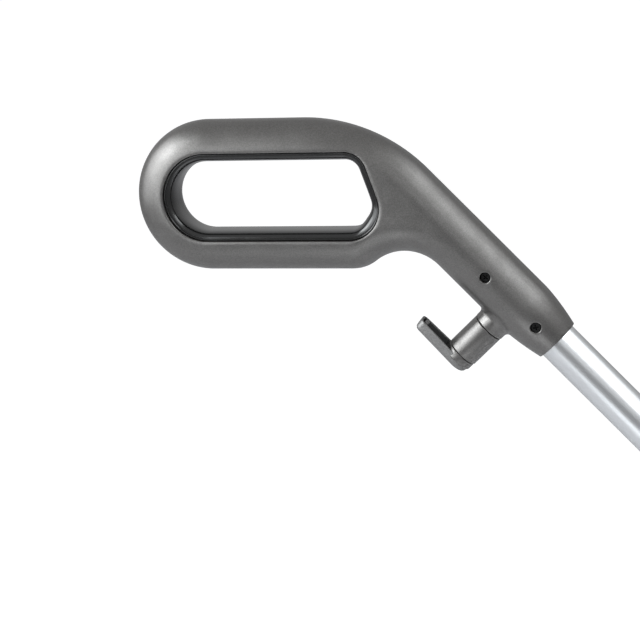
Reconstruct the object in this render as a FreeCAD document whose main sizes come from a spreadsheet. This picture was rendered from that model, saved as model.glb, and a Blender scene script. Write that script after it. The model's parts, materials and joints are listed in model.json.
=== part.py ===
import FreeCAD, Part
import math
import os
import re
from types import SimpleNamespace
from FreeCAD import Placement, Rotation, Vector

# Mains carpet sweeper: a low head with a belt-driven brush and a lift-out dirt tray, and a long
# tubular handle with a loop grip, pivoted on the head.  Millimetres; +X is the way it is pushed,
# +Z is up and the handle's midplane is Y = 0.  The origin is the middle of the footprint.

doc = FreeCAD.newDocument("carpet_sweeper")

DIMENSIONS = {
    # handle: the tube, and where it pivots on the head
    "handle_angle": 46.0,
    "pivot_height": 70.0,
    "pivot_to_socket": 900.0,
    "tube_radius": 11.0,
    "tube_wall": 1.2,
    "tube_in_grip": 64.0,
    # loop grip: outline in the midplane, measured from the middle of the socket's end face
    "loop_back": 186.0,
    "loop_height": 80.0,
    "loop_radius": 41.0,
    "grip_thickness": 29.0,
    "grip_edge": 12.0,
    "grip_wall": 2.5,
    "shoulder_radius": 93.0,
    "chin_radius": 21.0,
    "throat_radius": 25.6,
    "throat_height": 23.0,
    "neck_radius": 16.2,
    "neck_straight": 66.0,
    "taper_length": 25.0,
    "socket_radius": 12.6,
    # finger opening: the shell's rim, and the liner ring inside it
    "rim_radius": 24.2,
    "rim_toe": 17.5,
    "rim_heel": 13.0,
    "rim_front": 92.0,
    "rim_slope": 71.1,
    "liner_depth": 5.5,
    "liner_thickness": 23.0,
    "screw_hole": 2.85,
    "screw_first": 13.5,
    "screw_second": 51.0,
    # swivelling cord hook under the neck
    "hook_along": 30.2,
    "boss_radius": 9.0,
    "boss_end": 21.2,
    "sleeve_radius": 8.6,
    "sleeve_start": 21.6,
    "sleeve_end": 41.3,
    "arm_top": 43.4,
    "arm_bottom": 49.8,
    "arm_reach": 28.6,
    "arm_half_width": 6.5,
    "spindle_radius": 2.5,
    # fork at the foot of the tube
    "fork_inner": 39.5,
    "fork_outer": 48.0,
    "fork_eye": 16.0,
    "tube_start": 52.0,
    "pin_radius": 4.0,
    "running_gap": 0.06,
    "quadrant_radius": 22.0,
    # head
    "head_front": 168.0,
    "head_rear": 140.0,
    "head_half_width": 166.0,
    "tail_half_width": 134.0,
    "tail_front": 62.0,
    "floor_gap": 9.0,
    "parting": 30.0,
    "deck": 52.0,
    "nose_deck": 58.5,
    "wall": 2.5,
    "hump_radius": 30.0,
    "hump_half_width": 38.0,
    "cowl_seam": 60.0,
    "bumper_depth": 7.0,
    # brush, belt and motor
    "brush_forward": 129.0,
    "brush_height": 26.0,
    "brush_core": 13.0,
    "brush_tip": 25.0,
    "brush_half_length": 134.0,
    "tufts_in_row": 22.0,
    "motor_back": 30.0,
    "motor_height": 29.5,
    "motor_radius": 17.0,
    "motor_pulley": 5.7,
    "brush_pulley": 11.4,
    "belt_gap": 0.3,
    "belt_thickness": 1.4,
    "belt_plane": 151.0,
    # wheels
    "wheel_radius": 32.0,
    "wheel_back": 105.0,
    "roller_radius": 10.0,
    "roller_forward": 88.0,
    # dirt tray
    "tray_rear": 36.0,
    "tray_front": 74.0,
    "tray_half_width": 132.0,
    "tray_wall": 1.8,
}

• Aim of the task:
Your task is to quote the listing above word for word.

• Written response:
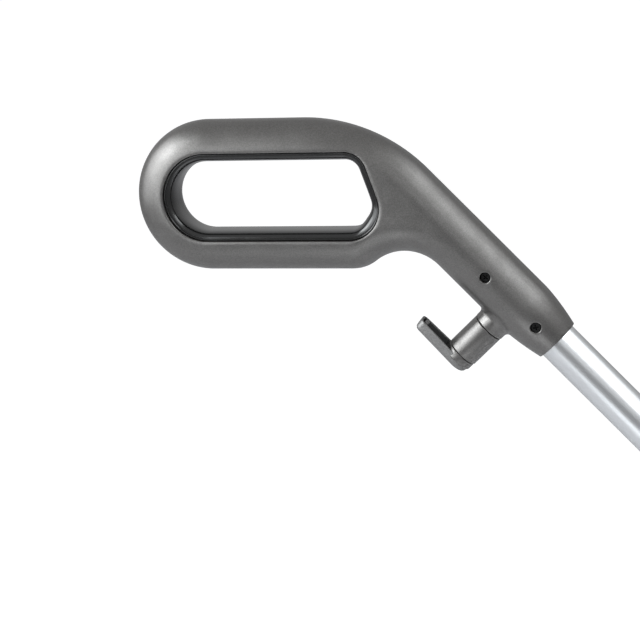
Reconstruct the object in this render as a FreeCAD document whose main sizes come from a spreadsheet. This picture was rendered from that model, saved as model.glb, and a Blender scene script. Write that script after it. The model's parts, materials and joints are listed in model.json.
=== part.py ===
import FreeCAD, Part
import math
import os
import re
from types import SimpleNamespace
from FreeCAD import Placement, Rotation, Vector

# Mains carpet sweeper: a low head with a belt-driven brush and a lift-out dirt tray, and a long
# tubular handle with a loop grip, pivoted on the head.  Millimetres; +X is the way it is pushed,
# +Z is up and the handle's midplane is Y = 0.  The origin is the middle of the footprint.

doc = FreeCAD.newDocument("carpet_sweeper")

DIMENSIONS = {
    # handle: the tube, and where it pivots on the head
    "handle_angle": 46.0,
    "pivot_height": 70.0,
    "pivot_to_socket": 900.0,
    "tube_radius": 11.0,
    "tube_wall": 1.2,
    "tube_in_grip": 64.0,
    # loop grip: outline in the midplane, measured from the middle of the socket's end face
    "loop_back": 186.0,
    "loop_height": 80.0,
    "loop_radius": 41.0,
    "grip_thickness": 29.0,
    "grip_edge": 12.0,
    "grip_wall": 2.5,
    "shoulder_radius": 93.0,
    "chin_radius": 21.0,
    "throat_radius": 25.6,
    "throat_height": 23.0,
    "neck_radius": 16.2,
    "neck_straight": 66.0,
    "taper_length": 25.0,
    "socket_radius": 12.6,
    # finger opening: the shell's rim, and the liner ring inside it
    "rim_radius": 24.2,
    "rim_toe": 17.5,
    "rim_heel": 13.0,
    "rim_front": 92.0,
    "rim_slope": 71.1,
    "liner_depth": 5.5,
    "liner_thickness": 23.0,
    "screw_hole": 2.85,
    "screw_first": 13.5,
    "screw_second": 51.0,
    # swivelling cord hook under the neck
    "hook_along": 30.2,
    "boss_radius": 9.0,
    "boss_end": 21.2,
    "sleeve_radius": 8.6,
    "sleeve_start": 21.6,
    "sleeve_end": 41.3,
    "arm_top": 43.4,
    "arm_bottom": 49.8,
    "arm_reach": 28.6,
    "arm_half_width": 6.5,
    "spindle_radius": 2.5,
    # fork at the foot of the tube
    "fork_inner": 39.5,
    "fork_outer": 48.0,
    "fork_eye": 16.0,
    "tube_start": 52.0,
    "pin_radius": 4.0,
    "running_gap": 0.06,
    "quadrant_radius": 22.0,
    # head
    "head_front": 168.0,
    "head_rear": 140.0,
    "head_half_width": 166.0,
    "tail_half_width": 134.0,
    "tail_front": 62.0,
    "floor_gap": 9.0,
    "parting": 30.0,
    "deck": 52.0,
    "nose_deck": 58.5,
    "wall": 2.5,
    "hump_radius": 30.0,
    "hump_half_width": 38.0,
    "cowl_seam": 60.0,
    "bumper_depth": 7.0,
    # brush, belt and motor
    "brush_forward": 129.0,
    "brush_height": 26.0,
    "brush_core": 13.0,
    "brush_tip": 25.0,
    "brush_half_length": 134.0,
    "tufts_in_row": 22.0,
    "motor_back": 30.0,
    "motor_height": 29.5,
    "motor_radius": 17.0,
    "motor_pulley": 5.7,
    "brush_pulley": 11.4,
    "belt_gap": 0.3,
    "belt_thickness": 1.4,
    "belt_plane": 151.0,
    # wheels
    "wheel_radius": 32.0,
    "wheel_back": 105.0,
    "roller_radius": 10.0,
    "roller_forward": 88.0,
    # dirt tray
    "tray_rear": 36.0,
    "tray_front": 74.0,
    "tray_half_width": 132.0,
    "tray_wall": 1.8,
}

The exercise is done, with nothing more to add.